More Retail-Inflamed Heartburn Awaits Local Economic Development Officials
Connecting state and local government leaders
City halls, planners and community stakeholders ignore the current instability in the grocery sector at their own potential peril.
SEATTLE — Here’s a difficult question that local economic development and planning officials across the U.S. would probably rather not think about: If the grocery industry is disrupted in ways other parts of the retail sector have been upended by online shopping in recent years, what happens to the physical footprint of the traditional grocery store if brick-and-mortar locations aren’t necessarily needed in the same way or same number?
It’s an important question for communities across the nation, whether they’re a struggling smaller city or an economically thriving urban area.
For decades, grocery stores have been fixtures in neighborhood commercial corridors and have anchored countless shopping centers in urban and suburban areas—usually accompanied by a large parking lot. In more recent years, the introduction of a new grocery store, like Whole Foods, has served as a catalyst for neighborhood redevelopment or an integral part of a mixed-use development.
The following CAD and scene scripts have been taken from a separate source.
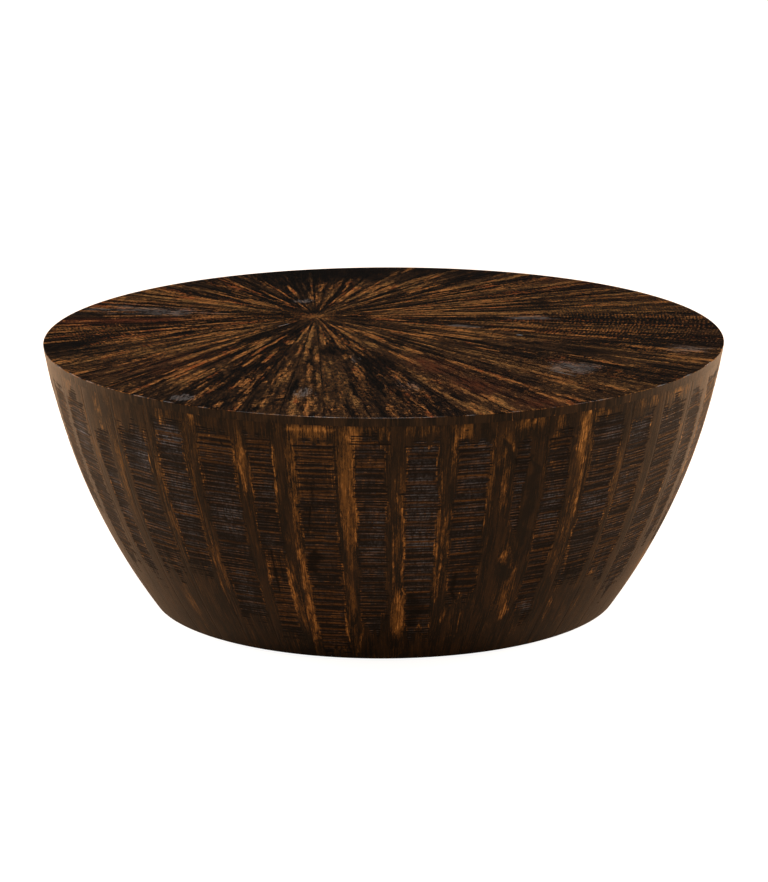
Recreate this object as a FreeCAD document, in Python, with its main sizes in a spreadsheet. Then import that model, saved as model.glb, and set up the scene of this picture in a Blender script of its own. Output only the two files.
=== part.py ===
import FreeCAD, Part
import math
import os
import Sketcher

# Round coffee table built like a drum: curved staves on a plywood deck, rings and ribs, with a
# sunburst top of wedge slats. Millimetres, +Z up, origin on the floor at the middle of the base.
# The side that the photograph shows faces -Y.

Vector = FreeCAD.Vector
doc = FreeCAD.newDocument("drum_table")
sizes = doc.addObject("Spreadsheet::Sheet", "Sizes")

SIZES = [
    # Drum
    ("table_height", 400),
    ("rim_radius", 510),
    ("foot_radius", 352),
    ("side_arc_radius", 955),
    # Staves
    ("stave_count", 42),
    ("stave_thickness", 22),
    ("facet_depth", 1.2),
    ("first_stave_angle", -93.2),
    # Sunburst slats
    ("slat_count", 64),
    ("slats_per_sector", 8),
    ("slat_thickness", 13),
    ("focus_x", -104),
    ("focus_y", 140),
    ("first_joint_turn", 2),
    # Deck and rings
    ("deck_thickness", 18),
    ("ring_thickness", 18),
    ("ring_width", 75),
    ("middle_ring_level", 190),
    # Ribs
    ("rib_count", 4),
    ("rib_thickness", 18),
    ("rib_width", 60),
    ("first_rib_angle", 45),
    ("tab_edge", 22),
    ("tab_length", 28),
    # Floor glides
    ("glide_count", 4),
    ("glide_height", 4),
    ("glide_radius", 12),
    ("first_glide_angle", 0),
    # Clearances and the overrun of every cut
    ("glue_line", 0.2),
    ("joint_fit", 0.3),
    ("overrun", 20),
]
for row, (alias, number) in enumerate(SIZES, 1):
    sizes.set(f"A{row}", alias)
    sizes.set(f"B{row}", str(number))
    sizes.setAlias(f"B{row}", alias)
doc.recompute()


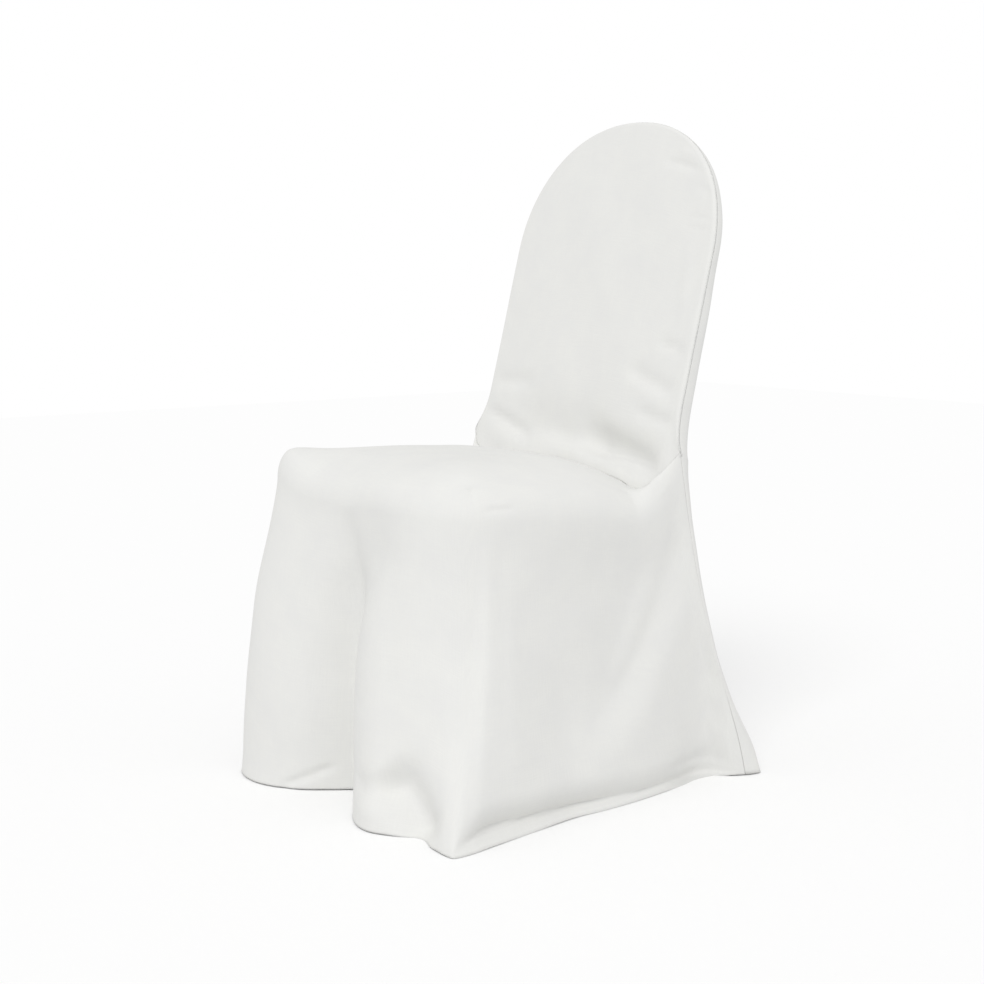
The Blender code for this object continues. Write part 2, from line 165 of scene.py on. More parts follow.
# Hem of the skirt from the rear left seam by the front to the rear right seam: run, x, y
HEM = np.array([
    (0.00, -0.2205, 0.318),
    (0.04, -0.2060, 0.292),
    (0.10, -0.1980, 0.255),
    (0.20, -0.2020, 0.200),
    (0.36, -0.2120, 0.110),
    (0.54, -0.2200, 0.010),
    (0.72, -0.2340, -0.090),
    (0.86, -0.2500, -0.170),
    (0.95, -0.2600, -0.218),
    (1.00, -0.2540, -0.241),
    (1.06, -0.2250, -0.257),
    (1.14, -0.1800, -0.262),
    (1.22, -0.1420, -0.251),
    (1.30, -0.1070, -0.227),
    (1.37, -0.0800, -0.193),
    (1.42, -0.0620, -0.171),
    (1.46, -0.0420, -0.168),
    (1.50, -0.0150, -0.198),
    (1.55, 0.0300, -0.237),
    (1.60, 0.0700, -0.259),
    (1.66, 0.1070, -0.264),
    (1.72, 0.1380, -0.252),
    (1.80, 0.1800, -0.240),
    (1.88, 0.2170, -0.239),
    (1.95, 0.2480, -0.243),
    (2.00, 0.2640, -0.240),
    (2.05, 0.2650, -0.216),
    (2.12, 0.2570, -0.175),
    (2.22, 0.2470, -0.120),
    (2.34, 0.2360, -0.062),
    (2.46, 0.2270, -0.008),
    (2.58, 0.2260, 0.047),
    (2.70, 0.2210, 0.107),
    (2.80, 0.2130, 0.160),
    (2.88, 0.2030, 0.210),
    (2.94, 0.1950, 0.258),
    (2.97, 0.2030, 0.290),
    (3.00, 0.2205, 0.318),
])

# How far the skirt moves from its plain fall at mid-height: run, x, y
MIDWAY = np.array([
    (0.00, 0.0000, 0.0000),
    (1.65, 0.0000, 0.0000),
    (1.75, 0.0000, 0.0040),
    (1.85, -0.0020, 0.0105),
    (1.92, -0.0030, 0.0110),
    (2.00, -0.0075, 0.0080),
    (2.08, -0.0030, 0.0035),
    (2.16, 0.0020, 0.0000),
    (2.28, 0.0000, 0.0000),
    (3.00, 0.0000, 0.0000),
])

# Soft valley in the front: height, place of its middle across, half-width, depth
VALLEY = np.array([
    (0.000, -0.056, 0.036, 0.000),
    (0.100, -0.052, 0.038, 0.008),
    (0.200, -0.046, 0.042, 0.015),
    (0.290, -0.016, 0.055, 0.018),
    (0.350, 0.026, 0.058, 0.013),
    (0.410, 0.040, 0.050, 0.000),
    (0.500, 0.040, 0.050, 0.000),
])

# Height of the lip turned out along the hem of the right side: run, height
LIP = np.array([
    (2.00, 0.0090),
    (2.08, 0.0150),
    (2.16, 0.0165),
    (2.28, 0.0130),
    (2.42, 0.0110),
    (2.64, 0.0090),
    (2.80, 0.0050),
    (3.00, 0.0040),
])

# Skirt details
LIP_OUT = 0.024
LIP_LEFT_SHARE = 0.3
BULGE_HEIGHT = 0.085
BULGE_RISE = 0.042
SIDE_INSET = 0.004
SET_IN_Y = -0.140
SET_IN_Z = 0.412
SIDE_LATE = 0.7
FRONT_EARLY = 0.2
VALLEY_EARLY = 0.40
CORNER_LATE = 0.9
DRAG_DEPTH = 0.013
DRAG_RISE = 0.095
DRAG_BOW = 0.008
DRAG_TOP = (0.166, 0.410)
DRAG_LOW = (0.034, 0.100)

# Cells across, cells along and rows of the border for each panel
INSIDE_CELLS = (64, 84, 8)
OUTSIDE_CELLS = (72, 150, 14)
SEAT_CELLS = (96, 84, 100)

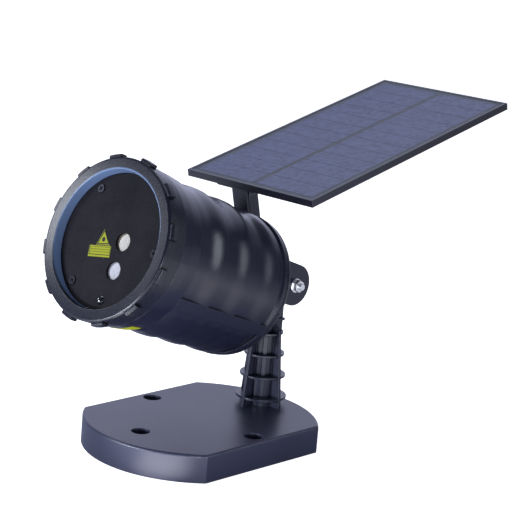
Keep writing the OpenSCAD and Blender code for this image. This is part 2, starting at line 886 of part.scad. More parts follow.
module panel_sheet() {
    z0 = tray_floor + board_t + cell_t + 0.05;
    color("#9fb0c8", 0.4) panel_frame() panel_slab(tray_rim + gap, z0, panel_t - z0 - 0.15);
}

base_shell();
stake_post();
post_bolt();
pivot_bolt();
pivot_nut();
pivot_washers();
pivot_spacer();
housing_shell();
front_bezel();
bezel_seal();
face_plate();
face_screws();
upper_window();
lower_window();
light_sensor();
face_label();
belly_label();
green_laser_module();
red_laser_module();
star_gratings();
heat_sink();
battery_tray();
battery_cells();
driver_board();
rear_cover();
rear_seal();
rear_screws();
power_button();
power_switch();
switch_board();
lead_grommet();
lead_tail();
panel_arm();
arm_cover();
arm_screws();
panel_lead();
panel_tray();
cell_board();
solar_cells();
panel_sheet();
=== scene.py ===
"""Looks of the light projector: materials, the slack loop of its lead, floor, lights and camera.

Lengths are metres in the frame's own axes: +Z up, the projector points to -Y.
"""
import json
import math

import bpy
from mathutils import Matrix, Quaternion, Vector

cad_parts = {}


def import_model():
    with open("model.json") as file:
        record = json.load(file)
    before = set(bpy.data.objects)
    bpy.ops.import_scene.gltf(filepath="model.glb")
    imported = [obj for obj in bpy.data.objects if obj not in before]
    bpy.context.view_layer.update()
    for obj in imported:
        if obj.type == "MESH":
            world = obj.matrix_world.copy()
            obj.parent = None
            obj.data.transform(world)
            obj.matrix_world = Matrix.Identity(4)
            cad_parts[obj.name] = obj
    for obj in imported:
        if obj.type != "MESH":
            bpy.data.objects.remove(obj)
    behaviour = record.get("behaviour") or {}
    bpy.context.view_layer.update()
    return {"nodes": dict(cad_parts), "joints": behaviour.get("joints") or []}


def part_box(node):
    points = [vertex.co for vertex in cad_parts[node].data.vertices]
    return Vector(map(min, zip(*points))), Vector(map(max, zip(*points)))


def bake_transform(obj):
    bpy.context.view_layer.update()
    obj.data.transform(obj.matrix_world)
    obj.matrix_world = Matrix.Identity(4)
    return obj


MM = 0.001
ACROSS = Vector((1, 0, 0))

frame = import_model()


# ---------------------------------------------------------------- places taken from the frame
def middle(node):
    """Centre of a node's box."""
    low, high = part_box(node)
    return (low + high) / 2


def joint(name):
    return next(j for j in frame["joints"] if j["name"] == name)


def corners(node):
    return [vertex.co for vertex in frame["nodes"][node].data.vertices]


HEAD_FORWARD = Vector(joint("button_press")["axis"])
HEAD_UP = ACROSS.cross(-HEAD_FORWARD)
BEZEL_CENTRE = middle("front_bezel")

SHEET_CORNERS = corners("panel_sheet")
SHEET_WIDTH = 2 * max(c.x for c in SHEET_CORNERS)
SHEET_RUN = max(SHEET_CORNERS, key=lambda c: c.y) - min(SHEET_CORNERS, key=lambda c: c.z)
SHEET_RUN = Vector((0, SHEET_RUN.y, SHEET_RUN.z))
PANEL_REAR = SHEET_RUN.normalized()
PANEL_UP = ACROSS.cross(PANEL_REAR)
PANEL_MIDDLE = middle("panel_sheet")


# ---------------------------------------------------------------- shader helpers
EDGE_SAMPLES = 6
GROOVE_SAMPLES = 8
EDGE_LEAN = (0.995, 0.86)
NOISE_SPAN = (0.3, 0.7)


def linear(colour):
    """Linear colour from three display values, each 0 to 255."""
    def channel(value):
        value /= 255
        return value / 12.92 if value <= 0.04045 else ((value + 0.055) / 1.055) ** 2.4
    return tuple(channel(value) for value in colour) + (1,)


def shifted(colour, times=1, plus=0):
    """A darker or paler version of a display colour."""
    return tuple(min(255, value * times + plus) for value in colour)


class Shader:
    """A node material with a Principled surface and short calls for the nodes used here.

    In every call a value is a number, a vector or another node's output.
    """

    def __init__(self, name):
        self.material = bpy.data.materials.new(name)
        self.material.use_nodes = True
        self.nodes = self.material.node_tree.nodes
        self.links = self.material.node_tree.links
        self.nodes.clear()
        self.output = self.nodes.new("ShaderNodeOutputMaterial")
        self.surface = self.nodes.new("ShaderNodeBsdfPrincipled")
        self.links.new(self.surface.outputs[0], self.output.inputs["Surface"])
        self.place = self.nodes.new("ShaderNodeTexCoord").outputs["Object"]

    @classmethod
    def reopen(cls, material):
        """The same calls for a material made earlier."""
        s = cls.__new__(cls)
        s.material = material
        s.nodes = material.node_tree.nodes
        s.links = material.node_tree.links
        s.surface = next(n for n in s.nodes if n.type == "BSDF_PRINCIPLED")
        s.place = next(n for n in s.nodes if n.type == "TEX_COORD").outputs["Object"]
        return s

    def put(self, socket, value):
        if isinstance(value, bpy.types.NodeSocket):
            self.links.new(value, socket)
        else:
            socket.default_value = value

    def set(self, **values):
        """Sets inputs of the surface; an underscore in a name stands for a space."""
        for name, value in values.items():
            self.put(self.surface.inputs[name.replace("_", " ")], value)

    def source(self, name):
        """What is linked to an input of the surface now."""
        return self.surface.inputs[name].links[0].from_socket

    # patterns
    def noise(self, size, detail=3, rough=0.55, stretch=(1, 1, 1)):
        """Noise whose features are about size metres across."""
        mapping = self.nodes.new("ShaderNodeMapping")
        mapping.inputs["Scale"].default_value = stretch
        self.links.new(self.place, mapping.inputs["Vector"])
        node = self.nodes.new("ShaderNodeTexNoise")
        node.inputs["Scale"].default_value = 1 / size
        node.inputs["Detail"].default_value = detail
        node.inputs["Roughness"].default_value = rough
        self.links.new(mapping.outputs[0], node.inputs["Vector"])
        return node.outputs["Fac"]

    def cells(self, size, feature="F1"):
        """Distance within cells about size metres across."""
        node = self.nodes.new("ShaderNodeTexVoronoi")
        node.feature = feature
        node.inputs["Scale"].default_value = 1 / size
        self.links.new(self.place, node.inputs["Vector"])
        return node.outputs["Distance"]

    # vectors and numbers
    def vector(self, operation, first, second, output="Value"):
        node = self.nodes.new("ShaderNodeVectorMath")
        node.operation = operation
        self.put(node.inputs[0], first)
        self.put(node.inputs[1], second)
        return node.outputs[output]

    def dot(self, first, second):
        return self.vector("DOT_PRODUCT", first, second)

    def length(self, vector):
        return self.vector("LENGTH", vector, (0, 0, 0))

    def offset(self, point):
        """From point to the shaded place."""
        return self.vector("SUBTRACT", self.place, point, "Vector")

    def off_axis(self, offset, axis):
        """Distance of an offset's end from the line that runs along axis."""
        return self.length(self.vector("CROSS_PRODUCT", offset, axis, "Vector"))

    def math(self, operation, first, second=0.0):
        node = self.nodes.new("ShaderNodeMath")
        node.operation = operation
        self.put(node.inputs[0], first)
        self.put(node.inputs[1], second)
        return node.outputs[0]

    def plus(self, first, second):
        return self.math("ADD", first, second)

    def minus(self, first, second):
        return self.math("SUBTRACT", first, second)

    def times(self, first, second):
        return self.math("MULTIPLY", first, second)

    def least(self, first, *others):
        for other in others:
            first = self.math("MINIMUM", first, other)
        return first

    def spread(self, value, low, high, to_low=0.0, to_high=1.0):
        """Maps low..high of value to to_low..to_high, held at the ends."""
        node = self.nodes.new("ShaderNodeMapRange")
        node.clamp = True
        for index, item in enumerate((value, low, high, to_low, to_high)):
            self.put(node.inputs[index], item)
        return node.outputs[0]

    def swing(self, noise, low=0.0, high=1.0):
        """Maps the values that a noise mostly has to low..high."""
        return self.spread(noise, *NOISE_SPAN, low, high)

    def either(self, mask, at_0, at_1):
        return self.spread(mask, 0, 1, at_0, at_1)

    def mix(self, amount, first, second):
        """Second over first by amount; a colour is an output, three display values or four linear ones."""
        node = self.nodes.new("ShaderNodeMix")
        node.data_type = "RGBA"
        self.put(node.inputs["Factor"], amount)
        for index, colour in ((6, first), (7, second)):
            if isinstance(colour, tuple) and len(colour) == 3:
                colour = linear(colour)
            self.put(node.inputs[index], colour)
        return node.outputs[2]

    # shape
    def soft_edges(self, radius):
        """Surface normal with edges rounded off to radius."""
        node = self.nodes.new("ShaderNodeBevel")
        node.samples = EDGE_SAMPLES
        node.inputs["Radius"].default_value = radius
        return node.outputs[0]

    def edge_mask(self, normal):
        """1 on edges and 0 on open faces, from how far a rounded normal leans from the true one."""
        geometry = self.nodes.new("ShaderNodeNewGeometry")
        return self.spread(self.dot(normal, geometry.outputs["Normal"]), *EDGE_LEAN)

    def openness(self, distance):
        """1 on open faces, lower in grooves and corners narrower than distance."""
        node = self.nodes.new("ShaderNodeAmbientOcclusion")
        node.samples = GROOVE_SAMPLES
        node.only_local = True
        node.inputs["Distance"].default_value = distance
        return node.outputs["AO"]

    def bump(self, height, depth, normal=None):
        """Normal with the pattern height pressed depth metres into it."""
        node = self.nodes.new("ShaderNodeBump")
        node.inputs["Strength"].default_value = 1
        node.inputs["Distance"].default_value = depth
        self.links.new(height, node.inputs["Height"])
        if normal is not None:
            self.links.new(normal, node.inputs["Normal"])
        return node.outputs[0]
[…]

In food deserts, a new grocery store opening can be transformative for struggling communities. A store closure can be equally as devastating.
Grocery sector instability is also a very timely issue for public officials to consider.
Amazon.com, Inc.’s $13.7 billion acquisition of Whole Foods last year sent shockwaves through the grocery world. More Amazon-related grocery reverberations are expected. The Seattle-based online retailing giant this month announced plans to deliver Whole Foods groceries through its Prime Now service in select markets. It also opened two Amazon Fresh pickup locations and a new cashierless Amazon Go convenience store in Seattle.
All this has put traditional brick-and-mortar retailers either in a defensive position or has pressured them to pursue new strategies to stay relevant to consumers and financially viable. In January, the Menomonee Falls, Wisconsin-based Kohl’s department store chain announced it would lease a portion of its store footprint to other retailers, including grocery and convenience stores.
Meanwhile, the nation’s largest grocery chain, Boise, Idaho-based Albertsons, which has 2,323 stores across the U.S., announced this week a bid to acquire the remainder of the Rite Aid pharmacy chain that’s not being sold to Walgreens. That would give Albertsons more than half of Rite Aid’s 2,569 locations, the Los Angeles Times reported.
Where does all of this retail instability and consolidation lead to? It doesn’t look like a pleasant place for traditional brick and mortar grocers, according to Quartz:.
A bloodbath is imminent. Grocery stores have notoriously slim margins—earning a dollar or two, maybe three on every $100 shoppers spend—and Amazon could bleed even those profits dry.
While city halls and local economic development offices don’t necessarily need to worry about the nuts and bolts of grocery economics the same way large national chains like Albersons and Kroger do, they need to be very mindful about sales tax revenue. Empty stories don’t generate revenue local governments need to provide services. And empty stores can depress sales at adjacent businesses.
In Longmont, Colorado, a Front Range city north of Denver, vacant anchor stores in shopping centers, including a shuttered Safeway grocery location, has driven down business.
"We have 12 other businesses in our shopping center that are losing between 10 and 30 percent” of sales, Teresa MacPhail, the owner of Mac's Place diner at the Fox Creek Marketplace in Longmont, said at a recent local business advisory committee meeting, according to the Times Call. " ... It's a huge concern to anyone attached [to a shopping center] where a large store decided to pull up its anchor and leave."
It’s a likely scenario that awaits many other grocery-anchored shopping centers around the nation, adding to the commercial real estate challenges that have accompanied the closure of department stores like Macy’s, JCPenney and Sears and other national Big Box retailers.
What’s the next big shoe to drop in the grocery world?
The parent company of Winn-Dixie, which operates grocery stores in the Southeast U.S., is undergoing a strategic review as it looks at a possible bankruptcy and the prospect of closing 200 stores, according to the Orlando Sentinel. That’s news that any local economic development official with a Winn-Dixie in their community should be tracking and prompting difficult questions of what could follow.
While there are many interesting case studies of successful redevelopment of vacant stores, there are plenty of examples of shuttered retailers dragging down communities they leave. In so many places, local officials and economic development champions will have a lot of difficult work ahead to adapt to the nation’s changing retail landscape.
Michael Grass is Executive Editor of Government Executive’s Route Fifty and is based in Seattle.